Set problem:
Print the listing below exactly.
-- Information shown start --
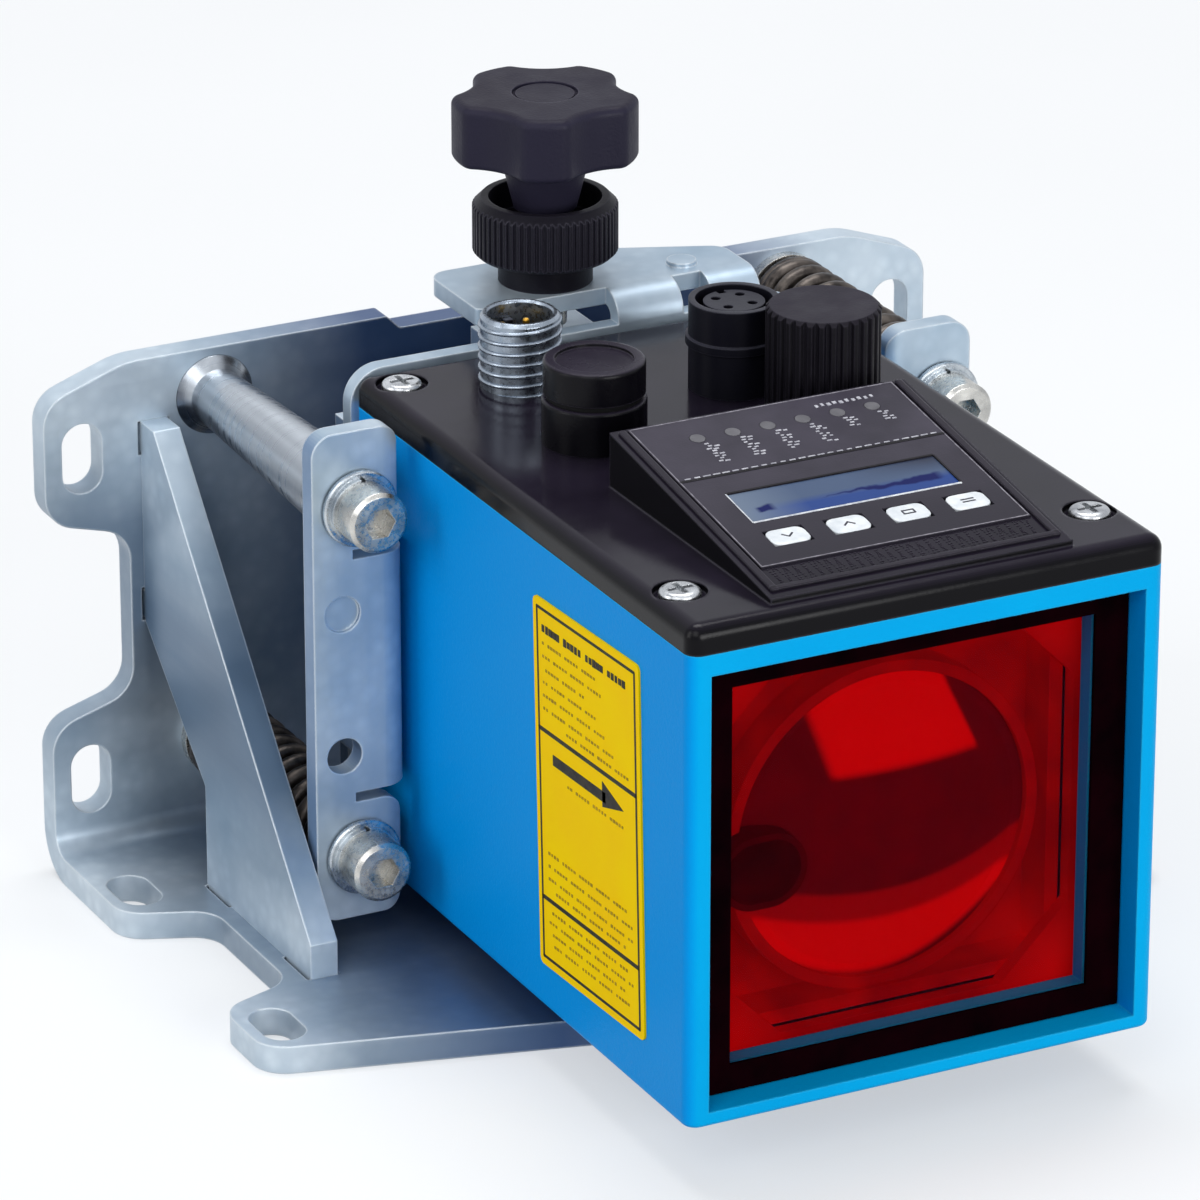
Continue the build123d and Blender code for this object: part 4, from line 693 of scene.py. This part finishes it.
(lamps_left, lamps_right), (lamps_front, lamps_back) = spread("indicator_lights", panel)[:2]
lamp_r = 1.05
lamp_count = 6
lamp_pitch = (lamps_right - lamps_left - 2 * lamp_r) / (lamp_count - 1)
lamp_row = (lamps_front + lamps_back) / 2
long_label, short_label, label_step = 8, 4, 0.66
label_spots = []
for lamp in range(lamp_count):
    lamp_x = lamps_left + lamp_r + lamp * lamp_pitch
    for step in range(long_label if lamp < 4 else short_label):
        down = lamp_row - 1.7 - step * label_step
        sway = 0.25 * math.sin(2.4 * step + lamp)
        label_spots.append((lamp_x + 0.75 + sway - 0.3, down))
        if (step + lamp) % 3:
            label_spots.append((lamp_x + 1.35 + sway, down - 0.2))
marks("lamp_labels", panel, label_spots, (0.72, 0.26), print_rise, ink_light, *on_film)
heading_x = lamps_right - lamp_r - lamp_pitch - 1.9
heading = [(heading_x + i * 0.92, lamp_row + 2.35 + 0.16 * (i % 2)) for i in range(10)]
marks("lamp_heading", panel, heading, (0.5, 0.62), print_rise, ink_light, *on_film)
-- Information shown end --
Response below:
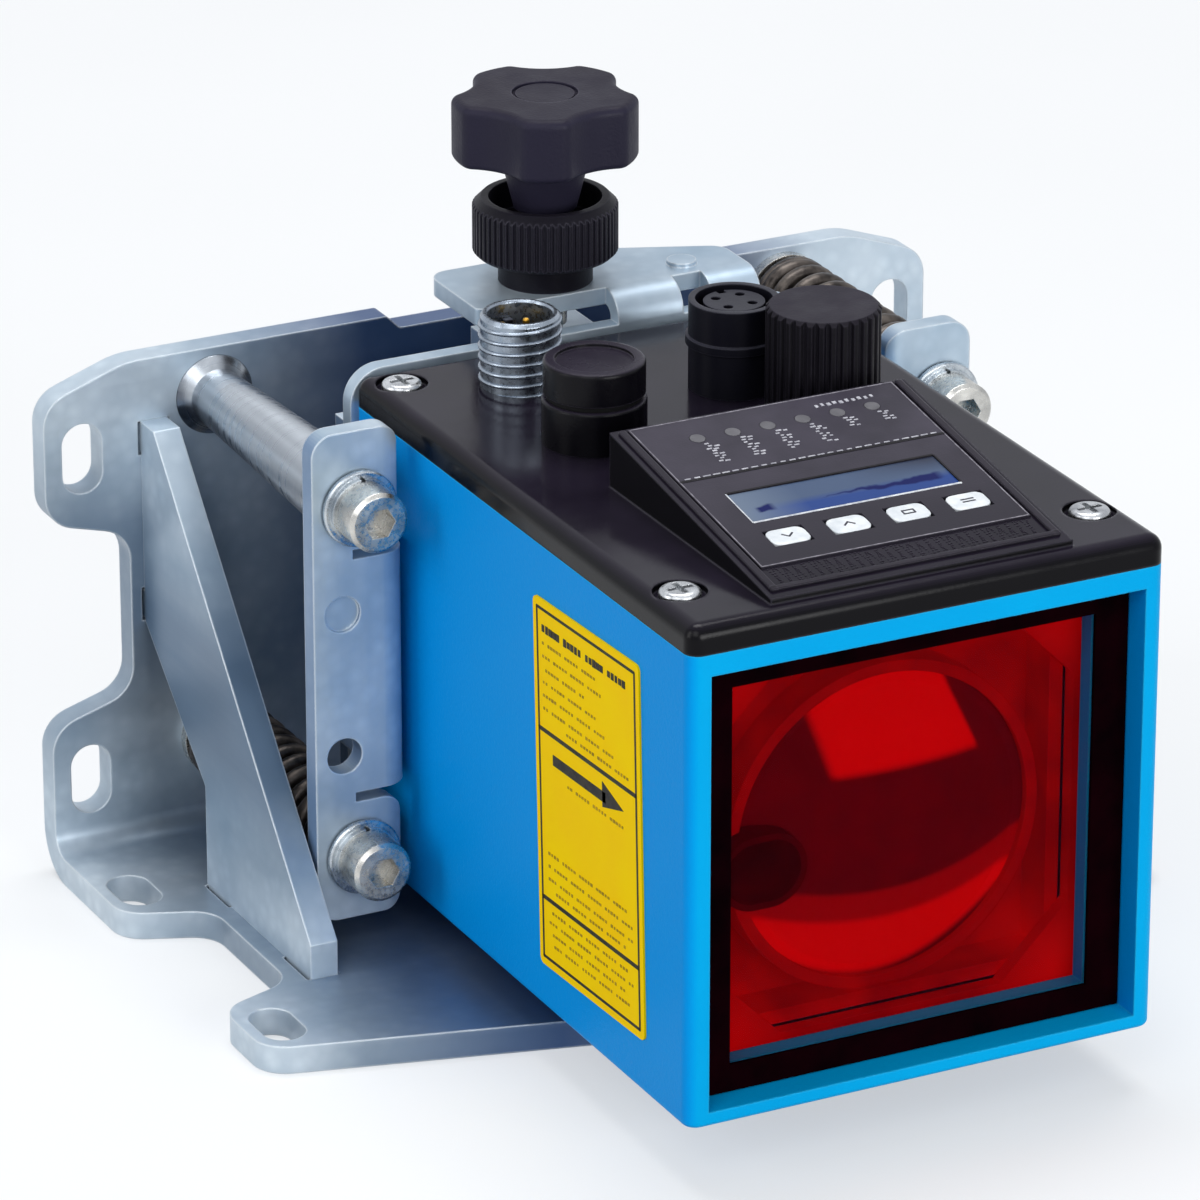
Continue the build123d and Blender code for this object: part 4, from line 693 of scene.py. This part finishes it.
(lamps_left, lamps_right), (lamps_front, lamps_back) = spread("indicator_lights", panel)[:2]
lamp_r = 1.05
lamp_count = 6
lamp_pitch = (lamps_right - lamps_left - 2 * lamp_r) / (lamp_count - 1)
lamp_row = (lamps_front + lamps_back) / 2
long_label, short_label, label_step = 8, 4, 0.66
label_spots = []
for lamp in range(lamp_count):
    lamp_x = lamps_left + lamp_r + lamp * lamp_pitch
    for step in range(long_label if lamp < 4 else short_label):
        down = lamp_row - 1.7 - step * label_step
        sway = 0.25 * math.sin(2.4 * step + lamp)
        label_spots.append((lamp_x + 0.75 + sway - 0.3, down))
        if (step + lamp) % 3:
            label_spots.append((lamp_x + 1.35 + sway, down - 0.2))
marks("lamp_labels", panel, label_spots, (0.72, 0.26), print_rise, ink_light, *on_film)
heading_x = lamps_right - lamp_r - lamp_pitch - 1.9
heading = [(heading_x + i * 0.92, lamp_row + 2.35 + 0.16 * (i % 2)) for i in range(10)]
marks("lamp_heading", panel, heading, (0.5, 0.62), print_rise, ink_light, *on_film)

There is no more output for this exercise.